We've all been there. In the supermarket on a busy day, our cart blocking the aisle, the kids whining that they're hungry while we hold two seemingly identical loaves of bread in our hands, trying to scan the labels as quickly as we can to figure out which one to buy. Half the time we end up grabbing the brand we've heard of and hoping for the best.
'Choice can be confounding, leaving shoppers stymied and sometimes apathetic,' says Tina Ruggiero, a registered dietitian and author of The Truly Healthy Family Cookbook. 'It's no wonder there's confusion, resentment -- when you're expected to pay more for certain foods -- and what I call 'purchase paralysis' when it comes time to buy.'
Front of the Label: Decoding the Claims
A cursory glance at food packaging rarely offers much help. According to the Food and Drug Administration (FDA), 67 percent of shoppers weigh claims on the front of packaging when making food purchases, but many of these claims are unregulated and not standardized. Although the FDA has repeatedly issued warnings to the food industry about misleading or inaccurate product statements, getting a manufacturer to change its packaging can be challenging, to say the least.
Unfortunately, it is usually consumers that get the short end of the stick.
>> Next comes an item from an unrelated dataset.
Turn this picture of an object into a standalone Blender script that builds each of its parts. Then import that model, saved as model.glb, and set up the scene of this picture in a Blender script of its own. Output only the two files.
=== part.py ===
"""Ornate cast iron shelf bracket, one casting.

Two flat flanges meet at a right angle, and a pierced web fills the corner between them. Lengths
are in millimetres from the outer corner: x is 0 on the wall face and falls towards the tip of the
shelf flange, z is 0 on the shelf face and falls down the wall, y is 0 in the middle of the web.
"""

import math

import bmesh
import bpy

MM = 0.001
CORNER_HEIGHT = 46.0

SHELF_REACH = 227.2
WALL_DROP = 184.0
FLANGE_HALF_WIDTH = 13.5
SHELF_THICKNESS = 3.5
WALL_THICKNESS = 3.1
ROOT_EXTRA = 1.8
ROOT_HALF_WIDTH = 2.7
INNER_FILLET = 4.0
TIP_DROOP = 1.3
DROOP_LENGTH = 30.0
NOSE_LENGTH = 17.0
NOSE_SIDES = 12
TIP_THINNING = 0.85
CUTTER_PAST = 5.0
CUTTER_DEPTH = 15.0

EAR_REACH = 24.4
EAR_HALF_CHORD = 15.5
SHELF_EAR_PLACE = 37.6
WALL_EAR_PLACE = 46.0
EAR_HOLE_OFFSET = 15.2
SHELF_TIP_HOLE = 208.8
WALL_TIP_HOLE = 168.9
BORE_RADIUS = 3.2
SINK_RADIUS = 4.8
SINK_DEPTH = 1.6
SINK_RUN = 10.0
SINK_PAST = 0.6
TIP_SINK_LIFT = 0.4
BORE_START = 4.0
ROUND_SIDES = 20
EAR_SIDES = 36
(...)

One study found that when evaluating breakfast cereals, most parents not only misinterpreted the claims on the front of the packaging, but also automatically assumed that the products making such claims were more nutritious. Actually, nutrition marketing is frequently used to boost the perceived healthiness of products that are high in saturated fat, salt, and sugar. Even more alarming? These types of claims are more often used on foods being marketed to kids than on those for adults.
Which claims can parents trust? It's confusing. 'When something says 'all-natural ingredients,' I don't always believe it,' says Dawn Siff, a New York City-based mother of a 3-year-old. 'Because what does that mean?' Siff is right to be skeptical: 'Natural' and 'all-natural' don't currently have legal definitions -- as long as the product doesn't contain added color, artificial flavors, or synthetic substances, the FDA won't object to those terms. But this claim doesn't communicate anything about how the ingredients were grown or raised or whether the food has been processed. So those 'all-natural' chicken breasts you just bought could have been injected with a saline broth.
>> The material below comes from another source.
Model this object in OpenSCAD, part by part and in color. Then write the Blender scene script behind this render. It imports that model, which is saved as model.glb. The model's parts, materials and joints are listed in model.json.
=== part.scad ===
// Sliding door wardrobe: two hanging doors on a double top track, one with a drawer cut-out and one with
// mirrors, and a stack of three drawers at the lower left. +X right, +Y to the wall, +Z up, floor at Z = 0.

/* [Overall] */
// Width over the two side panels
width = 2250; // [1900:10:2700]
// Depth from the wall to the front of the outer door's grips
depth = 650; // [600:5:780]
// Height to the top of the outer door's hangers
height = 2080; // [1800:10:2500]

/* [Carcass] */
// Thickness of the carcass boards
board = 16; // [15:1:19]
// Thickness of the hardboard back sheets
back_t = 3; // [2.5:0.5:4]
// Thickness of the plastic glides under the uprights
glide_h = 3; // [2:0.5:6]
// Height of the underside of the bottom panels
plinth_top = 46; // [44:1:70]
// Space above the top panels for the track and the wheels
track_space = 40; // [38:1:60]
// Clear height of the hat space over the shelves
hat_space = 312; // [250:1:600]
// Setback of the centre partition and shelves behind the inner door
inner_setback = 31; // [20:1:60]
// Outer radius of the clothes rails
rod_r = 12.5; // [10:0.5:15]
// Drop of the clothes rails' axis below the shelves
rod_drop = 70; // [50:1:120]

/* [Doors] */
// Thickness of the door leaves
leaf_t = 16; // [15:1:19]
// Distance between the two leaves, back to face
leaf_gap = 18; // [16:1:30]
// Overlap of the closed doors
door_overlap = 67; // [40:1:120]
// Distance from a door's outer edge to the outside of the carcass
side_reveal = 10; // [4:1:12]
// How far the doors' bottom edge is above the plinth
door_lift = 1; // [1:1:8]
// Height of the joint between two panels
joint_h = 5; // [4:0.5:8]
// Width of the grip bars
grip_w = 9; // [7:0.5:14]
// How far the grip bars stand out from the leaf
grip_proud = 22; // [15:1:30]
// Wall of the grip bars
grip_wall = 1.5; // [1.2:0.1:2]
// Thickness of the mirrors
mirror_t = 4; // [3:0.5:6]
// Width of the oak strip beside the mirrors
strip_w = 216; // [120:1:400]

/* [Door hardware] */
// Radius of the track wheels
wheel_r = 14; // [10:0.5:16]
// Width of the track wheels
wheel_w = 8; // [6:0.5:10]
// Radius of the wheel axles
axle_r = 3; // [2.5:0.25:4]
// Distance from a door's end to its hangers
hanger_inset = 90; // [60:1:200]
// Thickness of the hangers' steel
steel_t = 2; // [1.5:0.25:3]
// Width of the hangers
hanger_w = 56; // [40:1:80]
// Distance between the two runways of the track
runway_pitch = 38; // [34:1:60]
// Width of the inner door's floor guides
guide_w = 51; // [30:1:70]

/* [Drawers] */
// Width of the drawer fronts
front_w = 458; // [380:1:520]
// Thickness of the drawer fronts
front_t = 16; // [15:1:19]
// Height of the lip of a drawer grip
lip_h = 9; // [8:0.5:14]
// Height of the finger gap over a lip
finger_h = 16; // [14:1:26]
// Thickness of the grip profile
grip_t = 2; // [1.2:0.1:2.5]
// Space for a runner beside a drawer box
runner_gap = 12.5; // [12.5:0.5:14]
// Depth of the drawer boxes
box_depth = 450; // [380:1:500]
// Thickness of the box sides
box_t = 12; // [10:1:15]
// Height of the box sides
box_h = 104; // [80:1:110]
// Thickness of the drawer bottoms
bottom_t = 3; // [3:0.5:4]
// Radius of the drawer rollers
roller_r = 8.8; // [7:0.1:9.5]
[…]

A few product claims do conform to specific guidelines, namely 'certified USDA organic,' which indicates that a government-approved certifier has inspected the farm where the product or its ingredients were grown. But only products labeled '100 percent organic' are made entirely with organic ingredients; up to 5 percent of non-organic content is permitted for products that bear the 'organic' stamp. Ruggiero adds that the terms 'no antibiotics administered,' 'no hormones administered,' and 'raised without antibiotics' are also supported by organizations with consistent and public standards.
But registered dietitian Elisa Zied, Parents nutrition blogger and author of Younger Next Week, advocates a simpler approach to evaluating products. 'I think it's wise to look past claims on labels to make more healthful, nutrient-rich food choices,' she says. 'Go straight to the nutrition facts panel and look at the nutrients you're most concerned about.'
Back of the Label: The Nutrition Facts Panel
Where to start? Put those elementary-school math skills to work by figuring out the product's actual serving size. Note the number of servings per container, suggests Ruggiero, as some packaged foods that seem to be one serving -- such as a can of soup or a bag of chips -- may not be. (In February 2014, the FDA announced that it is working on updating the current nutrition facts label. Making the serving size information clearer will likely be one of the changes, but there isn't a timeline in place for the update.)
Once you know how much of a food you and your family are likely to eat, you'll have a more accurate sense of what each product offers, nutrition-wise. Here are some general guidelines on what to look for.
'When I look at packaging I look at the sugar content, especially in products made for kids,' Siff says. She's wise to do so -- there's no established upper limit for sugar grams per serving. Zied usually recommends choosing breads and crackers without added sugar but 'for breakfast cereal I'm a little more liberal,' she says. Still, 'The added sugar grams should equal no more than twice the fiber grams.' So, if you're buying a cereal with three grams of fiber per serving, it should have no more than six grams of sugar.
'Dietary fiber is essential to health, and few people get enough,' Ruggiero says. 'I tell my clients to select the product with the highest fiber content they can find.' Zied recommends looking for at least three grams of fiber per serving in bread and cereal.
'Sodium is a biggie,' Ruggiero says. 'It's in everything, so the fewer milligrams of sodium in a product, the better.' Zied suggests paying particular attention to sodium amounts in less obvious sources, like salad dressings and canned foods. Keep in mind that the FDA recommends no more than 2,300 milligrams of sodium per day for adults and 1,200 milligrams a day for kids.
'If there are trans fats in the product, put it back on the shelf!' Ruggiero says. Since the FDA began listing trans fats on the nutrition facts panel in 2006, manufacturers have been slowly removing them from packaged goods, but some products still contain these processed fatty acids.
The Bottom Line
But what if you're really in a rush, and don't have time to compare grams of fiber and added sugar? There's a fast, easy way to evaluate a product: 'Look at the ingredients list to see what's really in your food,' Zied says. The best options? Foods that don't need a label, period. Because comparing apples and oranges may be the easiest choice of all.